夏の主役たち⑤ サッカー女子 着実にレベルアップする柳ケ浦が日本一を目指す 【大分県】
サッカー女子の柳ケ浦は九州高校体育大会で準優勝、九州で2枠しかない全国高校総体の出場権を獲得した。17日の東海大福岡との決勝では、準決勝に続き延長戦にもつれ込んだものの、あと一歩及ばず0-1で惜敗した。ただ、2月の九州新人大会では0-3で負けた強豪校に対し互角以上に戦い、成長した姿を見せた。
年末年始にあった全日本高校女子サッカー選手権大会で3位となった柳ケ浦は、その時のメンバーの半数が主力となり、4月に新1年生を加え、新たなチームとしてスタートした。林和志監督は「全国3位になったことで全国レベルの練習ができている。チームとして大きな財産となっている」と話す。3年生を中心に、練習から一つ一つのプレーで勝ち負けにこだわり、ボールを失った選手は全力でボールを奪い返そうとする雰囲気があるという。
九州高校体育大会では、前線からの守備が機能し、球際の勝負で圧倒した。特に決勝は試合の入り方が良く、前半は相手にシュートを打たせない強度の高い守備を見せ、セットプレーから決定機もつくった。それだけに無得点に終わったことが悔やまれる。後半は連戦の疲労で足が止まり、劣勢になった。キャプテンの高松芹羽(3年)は「前からの守備は後ろも連動し、ボールを奪い切れるようになった。

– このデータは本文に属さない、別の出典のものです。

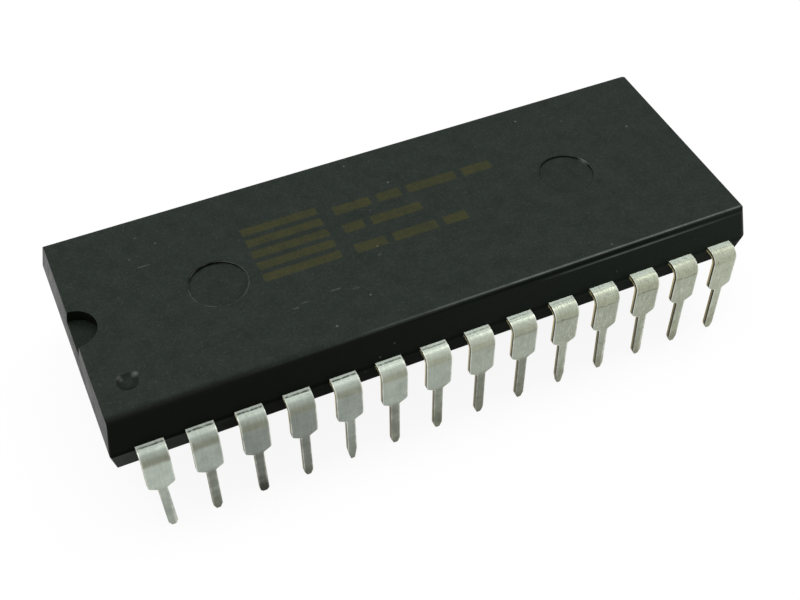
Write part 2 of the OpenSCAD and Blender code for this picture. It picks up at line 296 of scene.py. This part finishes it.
from_x_edge = math_node(tree, "SUBTRACT", die_half_x, math_node(tree, "ABSOLUTE", x))
from_y_edge = math_node(tree, "SUBTRACT", die_half_y, math_node(tree, "ABSOLUTE", y))
from_edge = math_node(tree, "MINIMUM", from_x_edge, from_y_edge)
in_band = math_node(tree, "LESS_THAN", from_edge, pad_band)
from_gap = math_node(tree, "MINIMUM", math_node(tree, "PINGPONG", x, pad_pitch / 2),
                     math_node(tree, "PINGPONG", y, pad_pitch / 2))
pad = product(tree, math_node(tree, "GREATER_THAN", from_edge, pad_band / 3),
              math_node(tree, "GREATER_THAN", from_gap, pad_half_gap))
on_face = math_node(tree, "GREATER_THAN", z, die_top - die_skin)
face = mix_colour(tree, in_band, blocks, mix_colour(tree, pad, silicon_grey, pad_bright))
set_input(tree, shader.inputs["Base Color"], mix_colour(tree, on_face, silicon_grey, face))
set_input(tree, shader.inputs["Metallic"], product(tree, in_band, pad, on_face))
set_input(tree, shader.inputs["Roughness"],
          ramp(tree, on_face, 0.0, 1.0, sawn_rough, polished_rough))
give_finish(["silicon_die"], die_material)

# Each bond wire is drawn gold, bonded to a pad of the die and stitched to the tip of
# one finger of the frame. Its surface is bright, with faint patches of deeper tone.
gold_deep = (0.76, 0.52, 0.17, 1)
gold_bright = (0.92, 0.70, 0.30, 1)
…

自分たちのペースで試合を進めていただけに得点できなかったことが悔しい」と唇をかんだ。
試合後に悔し涙を流す選手が多かったのは、九州王者となって全国高校総体に出場するという強い思いがあったからこそ。準決勝で2得点し、勝利の立役者となった村上凜果(1年)は、「高校に入って調子が上がらなかったが、この大会で持ち味を出せるようになった。それだけに決勝で得点できなかったことが申し訳ない」と声を震わせた。
3年ぶり5回目の出場となる全国高校総体では、日本一が目標となる。林監督は「1年生が試合で活躍することで、2、3年生が奮起するはず。誰が出ても戦力が落ちないようにチームの底上げしたい」と話し、高松は「簡単にシュートを打たせない守備とゴール前の決定力の精度を高めたい。全国選抜を上回る成績への期待を感じるが、目の前の試合に集中するだけ。結果はその後についてくる」と気負いはない。